Objective:
Transcribe only the lines of the listing below from the one holding "y in ear_at])" through the one holding "if empty is", inclusive, without any change.

━━━ Provided data

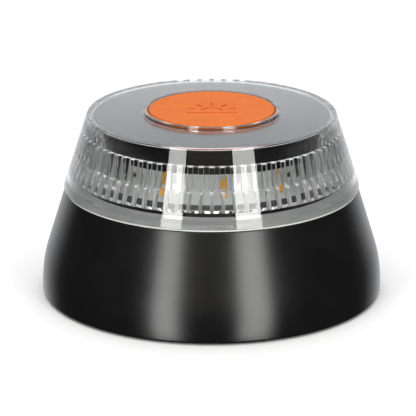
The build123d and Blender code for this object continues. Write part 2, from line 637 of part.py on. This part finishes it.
def contact_plates():
    """Single plates with a solder tab at both ends of the circuit, and two bridges."""
    plates = []
    for x, sign in zip(TAB_X, TAB_SIGN):
        wall = sorted((sign * (BAY_Y - CONTACT_T), sign * BAY_Y))
        single = block(
            (x - CONTACT_HALF_W, x + CONTACT_HALF_W), wall, (CONTACT_BOTTOM_Z, CONTACT_TOP_Z)
        )
        tab = block((x - 1.5, x + 1.5), wall, (CONTACT_TOP_Z - 1, TAB_TOP_Z))
        plates.append(single + tab)
        far_wall = sorted((-wall[0], -wall[1]))
        bridge_x = sorted((x + sign * CONTACT_HALF_W, -sign * CONTACT_HALF_W))
        plates.append(block(bridge_x, far_wall, (CONTACT_BOTTOM_Z, CONTACT_TOP_Z)))
    return plates


def wire(points):
    """Insulated lead along straight runs joined by arcs as large as the runs allow."""
    vectors = [Vector(*p) for p in points]
    runs = [(b - a) for a, b in zip(vectors, vectors[1:])]
    radii = [
        0.45 * min(a.length, b.length) / tan(radians(a.get_angle(b)) / 2)
        for a, b in zip(runs, runs[1:])
    ]
    path = FilletPolyline(*points, radius=radii)
    section = Plane(origin=path @ 0, z_dir=path % 0) * Circle(WIRE_R)
    return sweep(section, path=path)


# ---------------------------------------------------------------- write every node
def screws_at(kind, radius, angles, z, points_up):
    """Copies of a screw on a circle; points_up turns the tip upwards."""
    turn = Rot(180, 0, 0) if points_up else Rot(0, 0, 0)
    return [Pos(*polar(radius, angle), z) * turn * kind for angle in angles]


save("base_skirt", skirt())
save("lens", lens())
save("prism_ring", prism_ring())
save("lens_seal", lens_seal())
save("led_tower", led_tower())
save("tower_cap", tower_cap())
save("led_strip", ring(STRIP_OUT_R, STRIP_IN_R, STRIP_BOTTOM_Z, STRIP_TOP_Z))
save("led_packages", led_packages())
save("led_phosphors", led_phosphors())
tower_screw = screw(1.9, 1.7, 1.2, 6.0)
save("tower_screws", screws_at(tower_screw, TOWER_SCREW_R, TOWER_SCREW_ANGLES, DECK_BOTTOM_Z, True))

save("main_board", main_board())
save("board_parts", board_parts())
board_screw = screw(1.9, 1.3, 0.8, 6.5)
save("board_screws", screws_at(board_screw, POST_PITCH_R, POST_ANGLES, BOARD_TOP_Z, False))
save("switch_body", switch_body())
save("switch_plunger", switch_plunger())
save("return_spring", return_spring())
save("power_button", power_button())
save("button_seal", button_seal())

save("base_plate", base_plate())
save("plate_seal", ring(PLATE_SEAT_R - 0.25, PLATE_SEAT_R - 1.25, PLATE_TOP_Z - 0.6, PLATE_TOP_Z))
plate_screw = screw(2.5, 1.2, 1.2, 10.5)
screw_seat_z = PLATE_BOTTOM_Z + SCREW_SINK
save("plate_screws", screws_at(plate_screw, PLATE_SCREW_PITCH_R, PLATE_SCREW_ANGLES, screw_seat_z, True))
save("foot_pad", foot_pad())
magnet_at = [polar(MAGNET_PITCH_R, angle) for angle in MAGNET_ANGLES]
save("magnets", [rod(MAGNET_R, MAGNET_Z, MAGNET_Z + MAGNET_T, x, y) for x, y in magnet_at])
save("battery_door", battery_door())
save("door_gasket", door_gasket())
save("hinge_pin", Pos(0, HINGE_Y, HINGE_Z) * Rot(0, 90, 0) * Cylinder(PIN_R, 2 * PIN_HALF_LENGTH))

save("battery_box", battery_box())
ear_screw = screw(1.9, 1.2, 0.9, 3.4)
ear_at = [(x, y) for x in (-EAR_X, EAR_X) for y in (-EAR_Y, EAR_Y)]
save("box_screws", [Pos(x, y, PLATE_TOP_Z + EAR_T) * ear_screw for x, y in ear_at])
for number, (x, sign) in enumerate(zip(CELL_X, CELL_SIGN), start=1):
    save(f"battery_{number}", cell(x, sign))
save("contact_springs", contact_springs())
save("contact_plates", contact_plates())
save("wire_red", wire(RED_ROUTE))
save("wire_black", wire(BLACK_ROUTE))
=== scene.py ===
from math import ceil, cos, pi, radians, sin, tan

import bmesh
import bpy
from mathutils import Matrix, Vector


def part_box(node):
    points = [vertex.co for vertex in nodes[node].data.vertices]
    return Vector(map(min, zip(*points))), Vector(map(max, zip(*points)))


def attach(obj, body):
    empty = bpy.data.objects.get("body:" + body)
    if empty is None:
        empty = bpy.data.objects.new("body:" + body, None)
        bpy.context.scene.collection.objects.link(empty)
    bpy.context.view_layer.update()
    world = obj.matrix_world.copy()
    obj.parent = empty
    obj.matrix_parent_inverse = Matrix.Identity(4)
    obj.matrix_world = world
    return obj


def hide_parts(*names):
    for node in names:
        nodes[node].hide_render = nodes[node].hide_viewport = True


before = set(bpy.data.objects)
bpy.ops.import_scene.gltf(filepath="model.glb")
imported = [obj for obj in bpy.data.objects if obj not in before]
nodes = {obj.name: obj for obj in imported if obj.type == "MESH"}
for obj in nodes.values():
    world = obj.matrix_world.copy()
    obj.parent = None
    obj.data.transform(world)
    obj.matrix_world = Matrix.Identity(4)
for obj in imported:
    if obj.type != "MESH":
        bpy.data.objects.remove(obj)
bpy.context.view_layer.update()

# A small roadside warning beacon. Lengths are millimetres in the tables of named values and in
# profiles, and become metres in the meshes.
MM = 0.001


def low(node, axis=2):
    """Lowest coordinate of a CAD node along an axis, in millimetres."""
    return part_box(node)[0][axis] / MM


def high(node, axis=2):
    """Highest coordinate of a CAD node along an axis, in millimetres."""
    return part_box(node)[1][axis] / MM


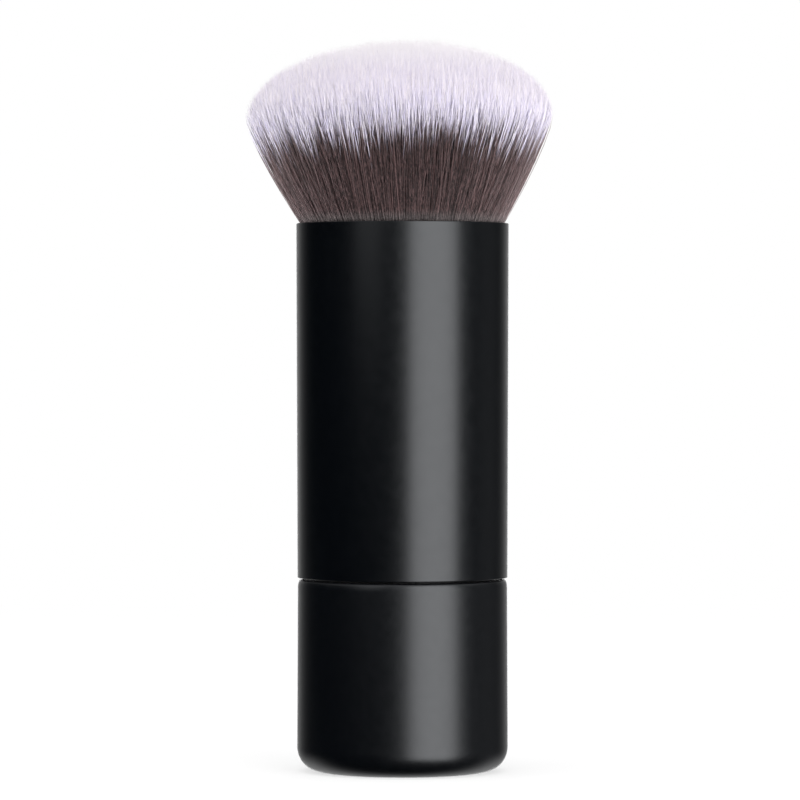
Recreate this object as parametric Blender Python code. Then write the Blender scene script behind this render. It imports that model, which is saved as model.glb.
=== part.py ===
"""Foundation brush: a dense two-tone tuft in a tapered tube handle that stands in a push-fit base cap.

Metres, +Z up. The origin is the centre of the underside, and the whole brush is turned about Z.
The handle pulls straight up out of the base cap.
"""
import math

import bmesh
import bpy

# Counts and fits shared by all pieces
OUTER_SIDES = 64
INNER_SIDES = 48
ARC_STEPS = 5
SMOOTH_ANGLE = math.radians(35)
MERGE_DISTANCE = 1e-7
CLEARANCE = 0.0003

# Handle sleeve, a thin tube that narrows from its rim to its lower edge
SLEEVE_LENGTH = 0.0500
SLEEVE_RIM_RADIUS = 0.0150
SLEEVE_TAPER = 0.00017
SLEEVE_WALL = 0.0004
SLEEVE_EDGE_BREAK = 0.00012

# Base cap shell, whose mouth lies just inside the sleeve's edge and which widens towards its foot
CAP_HEIGHT = 0.0270
CAP_MOUTH_INSET = 0.00005
CAP_SWELL = 0.00010
CAP_WALL = 0.0007
CAP_FLOOR = 0.0010
CAP_FOOT_REACH = 0.0032
CAP_FOOT_RISE = 0.0035
CAP_LIP_RISE = 0.0012
CAP_LIP_SETBACK = 0.00035

# Base weight, a disc on the shell's flat floor
WEIGHT_THICKNESS = 0.0045
WEIGHT_CHAMFER = 0.0005

# Base cap liner, whose socket takes the spigot
LINER_WALL = 0.0010
LINER_FLOOR = 0.0012
SOCKET_DEPTH = 0.0125
LINER_RIB_COUNT = 6
LINER_RIB = 0.0010

# Handle core, with the spigot below its shoulder plate
CORE_PLATE = 0.0015
CORE_POST_RADIUS = 0.0022
CORE_RIB_COUNT = 6
CORE_RIB = 0.0011
CORE_RIB_SETBACK = 0.0002
CORE_CHAMFER = 0.0004
SPIGOT_PLAY = 0.0005
SPIGOT_WALL = 0.0020
SPIGOT_RIB_RECESS = 0.0010

# Grip ring in the spigot's groove
GRIP_SECTION = 0.0012
GRIP_DROP = 0.0030
GRIP_STEPS = 8

# Tuft cup, and what is potted in it
CUP_RECESS = 0.0016
CUP_DEPTH = 0.0090
CUP_WALL = 0.0004
CUP_CORNER = 0.0010
RESIN_THICKNESS = 0.0030

# Thread band round the tuft's foot
BAND_HEIGHT = 0.0015
BAND_THICKNESS = 0.0008
BAND_DROP = 0.0026

# Tuft: strands that spread to a shoulder and end on an elliptical dome
SHOULDER_HEIGHT = 0.0150
DOME_RADIUS = 0.02175
DOME_RISE = 0.0110
FLARE_EXPONENT = 1.3
STRAND_RINGS = 8
SECTORS = 6
SWIRL_ANGLE = math.radians(14)
STRAND_LEVEL_SHARES = (0.45, 0.86)
STRAND_THICKNESS_SHARES = (0.84, 0.78)

# Heights in the cap, from the underside
WEIGHT_Z = CAP_FLOOR + CLEARANCE
LINER_RIB_Z = WEIGHT_Z + WEIGHT_THICKNESS + CLEARANCE
LINER_SKIRT_Z = CAP_FOOT_RISE + CLEARANCE
SOCKET_FLOOR_Z = CAP_HEIGHT - SOCKET_DEPTH
HANDLE_Z = CAP_HEIGHT + CLEARANCE

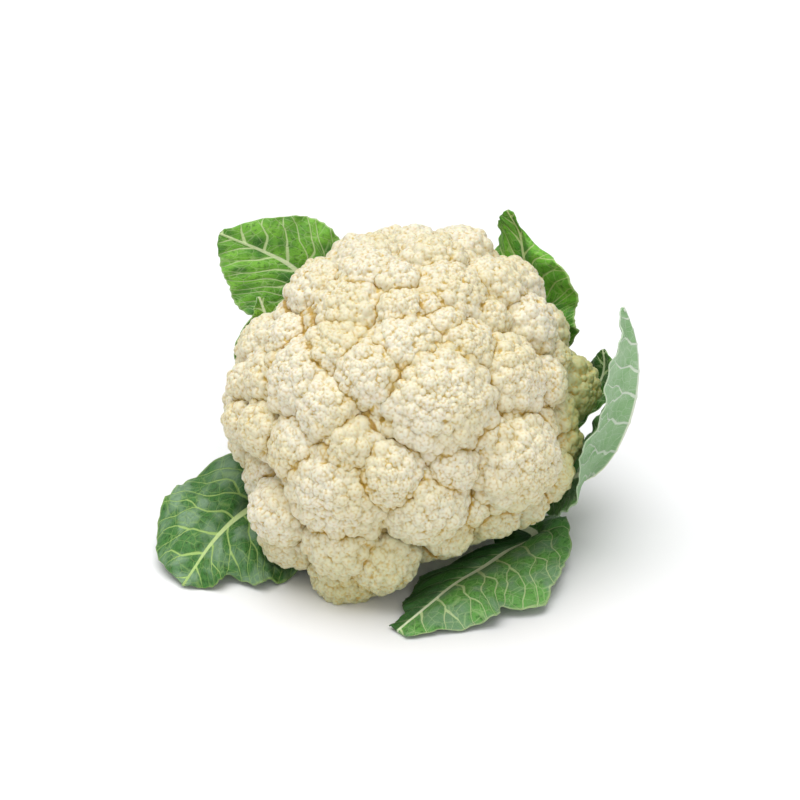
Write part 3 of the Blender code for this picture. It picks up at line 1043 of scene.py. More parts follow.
    def beads(self, floret: Floret, draw: np.random.Generator) -> Beads:
        """Places the lobes of a floret, the beads on them and the fillers inside them.

        Args:
            floret: the floret.
            draw: the source of random shifts.

        Returns:
            The balls; a lobe too small for beads is one ball.
        """
        angle, turn, size = self.scatter(floret.radius, self.lobe_last(floret), draw)
        axis = around(np.repeat(floret.way[None], len(angle), 0), angle, turn)
        proud = draw.normal(0, self.lobe_proud, len(size)) * size
        large = ramp(size, *self.lobe_large)
        sink = self.lobe_sink + (self.lobe_sink_large - self.lobe_sink) * large
        centre = axis * (floret.radius - sink * size + proud)[:, None]
        rows = []
        for number, lobe in enumerate(size):
            spot, pole = centre[number][None], axis[number][None]
            if lobe < self.bead_least:
                rows.append((spot, [lobe], pole, [1.0], [number]))
                continue
            last = max(lobe * self.bead_last_share, self.bead_first * self.bead_growth_least)
            angle, turn, radii = self.spiral(
                lobe, self.bead_widest, self.bead_first, min(last, self.bead_most),
                self.bead_packing, draw,
            )
            count = len(radii)
            ways = around(np.repeat(pole, count, 0), angle, turn)
            spots = centre[number] + ways * (lobe - self.bead_sink * radii)[:, None]
            filler = lobe - self.filler * float(radii.mean())
            rows.append((spots, radii, ways, [1.0] * count, [number] * count))
            rows.append((spot, [filler], pole, [self.filler_top], [number]))
        centres, radii, axes, tops, owner = (np.concatenate(column) for column in zip(*rows))
        return Beads(centres, radii, axes, tops, centre[owner], size[owner], axis[owner])

    def surface(
        self, floret: Floret, ways: Array, draw: np.random.Generator
    ) -> tuple[Array, Array]:
        """Raises the shell of one floret.

        Args:
            floret: the floret.
            ways: unit vectors from its middle.
            draw: the source of random shifts.

        Returns:
            The points of the shell in the growth frame, and for each one how high it is on its
            bead and on its lobe.
        """
        beads = self.beads(floret, draw)
        inner = np.sum(beads.centre**2, axis=1) - beads.radius**2
        far, best = np.empty(len(ways)), np.empty(len(ways), int)
        for start in range(0, len(ways), self.chunk):
            part = slice(start, start + self.chunk)
            reach = ball_reach(ways[part] @ beads.centre.T, inner)
            best[part] = reach.argmax(axis=1)
            far[part] = reach.max(axis=1)
        angle = np.arccos(np.clip(ways @ floret.way, -1, 1)) / self.widest
        more = self.lobe_last(floret) - self.lobe_first
        size = self.lobe_first + more * np.minimum(angle, 1) ** self.growth
        core = floret.radius - size * self.core_sink
        point = ways * np.maximum(far, core)[:, None]
        high = np.einsum("ij,ij->i", point - beads.centre[best], beads.axis[best])
        high = high / beads.radius[best] * beads.top[best]
        lobe = np.einsum("ij,ij->i", point - beads.lobe_centre[best], beads.lobe_axis[best])
        relief = np.stack([high, lobe / beads.lobe_radius[best]], axis=1)
        relief = np.where((far < core)[:, None], self.core_relief, relief)
        return floret.middle + point, np.clip(relief, 0, 1)

    def exposure(self) -> list[tuple[float, float]]:
        """Measures how much of each floret shows.

        Returns:
            For each, the area that lies outside the others and the core, and the angle from its
            axis within which nearly all of that area is.
        """
        step = np.arange(self.probes)
        angle = np.arccos(1 - 2 * (step + 0.5) / self.probes)
        found = []
        for number, floret in enumerate(self.florets):
            poles = np.repeat(floret.way[None], self.probes, 0)
            ways = around(poles, angle, step * GOLDEN_ANGLE)
            points = floret.middle + ways * floret.radius
            gaps = np.linalg.norm(points[:, None] - self.middles, axis=2)
            gaps = gaps - self.radii * self.overlap
            gaps[:, number] = 1
            far = np.linalg.norm(points, axis=1)
            shown = (gaps.min(axis=1) > 0) & (far > self.dome.core_reach(points / far[:, None]))
            reach = self.hidden_reach
            if shown.any():
                reach = float(np.quantile(angle[shown], self.shown_share))
            found.append((shown.mean() * 4 * math.pi * floret.radius**2, reach))
        return found

    def plan(self) -> list[Cut]:
        """Shares the triangles out by the area that each floret shows, the seen side first.

        Returns:
            How each floret is cut.
        """
        exposed = self.exposure()
        seen = ramp(self.facing(self.florets), *self.front_facing)
        wanted = np.array([area for area, _ in exposed]) * (1 + (self.front_weight - 1) * seen)
        wanted = wanted * self.triangles / wanted.sum()
        found = []
        for count, (_, shown) in zip(wanted, exposed):
            cuts = max(round(math.sqrt(count / BALL_FACES)) - 1, self.fewest_cuts)
            found.append(Cut(min(cuts, self.most_cuts), shown))
        return found

    def groups(self, plan: list[Cut]) -> list[list[int]]:
        """The florets of each piece by number, gathered so that the pieces are about as large.

        Args:
            plan: how each floret is cut.

        Returns:
            The numbers of the florets of each piece.
        """
        total = sum(cut.faces() for cut in plan)
        log.info("%d florets, %d triangles", len(plan), total)
        ways = [floret.way for floret in self.florets]
        order = sorted(
            range(len(ways)),
            key=lambda n: (ways[n][2] < self.crown_height, math.atan2(ways[n][1], ways[n][0])),
        )
        found: list[list[int]] = [[]]
        filled = 0
        for number in order:
            size = plan[number].faces()
            full = filled + size / 2 > total / self.pieces * len(found)
            if full and len(found) < self.pieces:
                found.append([])
            found[-1].append(number)
            filled += size
        return found

    def build(self) -> None:
        """Makes the florets and gathers them into pieces."""
        plan = self.plan()
        fineness = sorted({cut.cuts for cut in plan})
        balls = {cuts: Ball.cut(f"ball {cuts}", cuts) for cuts in fineness}
        material = self.finish.material()
        for place, group in enumerate(self.groups(plan), 1):
            self.build_piece(f"florets_{place}", {n: plan[n] for n in group}, balls, material)
        for ball in balls.values():
            bpy.data.meshes.remove(ball.mesh)

    def build_piece(
        self, name: str, group: dict[int, Cut], balls: dict[int, Ball],
        material: bpy.types.Material,
    ) -> None:
        """Makes one piece of several florets.

        Args:
            name: the piece's name.
            group: how each of its florets is cut, by the floret's number.
            balls: the even balls by their number of cuts.
            material: the finish.
        """
        bm = bmesh.new()
        points, values = [], []
        for number, cut in group.items():
            bm.from_mesh(balls[cut.cuts].mesh)
            draw = np.random.default_rng([self.seed, number])
            ways = self.gathered(self.florets[number].way, balls[cut.cuts].ways, cut.shown)
            shell, relief = self.surface(self.florets[number], ways, draw)
            points.append(shell)
            values.append(np.column_stack([relief, self.depth_between(shell, number)]))
        mesh = finished(bm, name)
        placed = moved(np.concatenate(points), self.lie.placed())
        write_points(mesh, above_table(placed))
        write_values(mesh, "relief", np.concatenate(values))
        add_piece(name, mesh, material, Slot.CURD, "head")

    def gathered(self, axis: Array, ways: Array, shown: float) -> Array:
        """Turns a ball's unit vectors to an axis and crowds them round it, where they show.

        Args:
            axis: the axis.
            ways: the ball's unit vectors, even all round.
            shown: how far from the axis the floret shows.

        Returns:
            The unit vectors.
        """
        reach = min(shown + self.spare_angle, self.most_angle)
        squeeze = math.tan(reach / 2) / math.tan(self.even_angle / 2)
        squeeze = min(max(squeeze, self.least_squeeze), 1.0)
        polar = np.arccos(np.clip(ways[:, 2], -1, 1))
        polar = 2 * np.arctan(squeeze * np.tan(polar / 2))
        bearing = np.arctan2(ways[:, 1], ways[:, 0])
        return around(np.repeat(axis[None], len(ways), 0), polar, bearing)

    def depth_between(self, points: Array, number: int) -> Array:
        """How deep in the seams round a floret each of its points is, from 0 to 1, with a share of
        painted shade added all over a sunken floret.

        Args:
            points: the points of the floret's shell.
            number: the floret's number.

        Returns:
            The depth at each point.
        """
        floret = self.florets[number]
        near = np.linalg.norm(self.middles - floret.middle, axis=1) < self.radii + floret.radius
        near[number] = False
        sunk_shade = self.sunk_painted_shade if floret.rise < self.sunk_rise else 0.0
        if not near.any():
            return np.full(len(points), sunk_shade)
        gaps = np.linalg.norm(points[:, None] - self.middles[near], axis=2) - self.radii[near]
        deep = 1 - ramp(gaps.min(axis=1), self.seam_inside, self.seam_reach)
        return np.clip(deep + sunk_shade, 0, 1)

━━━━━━

Expected answer:
save("box_screws", [Pos(x, y, PLATE_TOP_Z + EAR_T) * ear_screw for x, y in ear_at])
for number, (x, sign) in enumerate(zip(CELL_X, CELL_SIGN), start=1):
    save(f"battery_{number}", cell(x, sign))
save("contact_springs", contact_springs())
save("contact_plates", contact_plates())
save("wire_red", wire(RED_ROUTE))
save("wire_black", wire(BLACK_ROUTE))
=== scene.py ===
from math import ceil, cos, pi, radians, sin, tan

import bmesh
import bpy
from mathutils import Matrix, Vector


def part_box(node):
    points = [vertex.co for vertex in nodes[node].data.vertices]
    return Vector(map(min, zip(*points))), Vector(map(max, zip(*points)))


def attach(obj, body):
    empty = bpy.data.objects.get("body:" + body)
    if empty is None:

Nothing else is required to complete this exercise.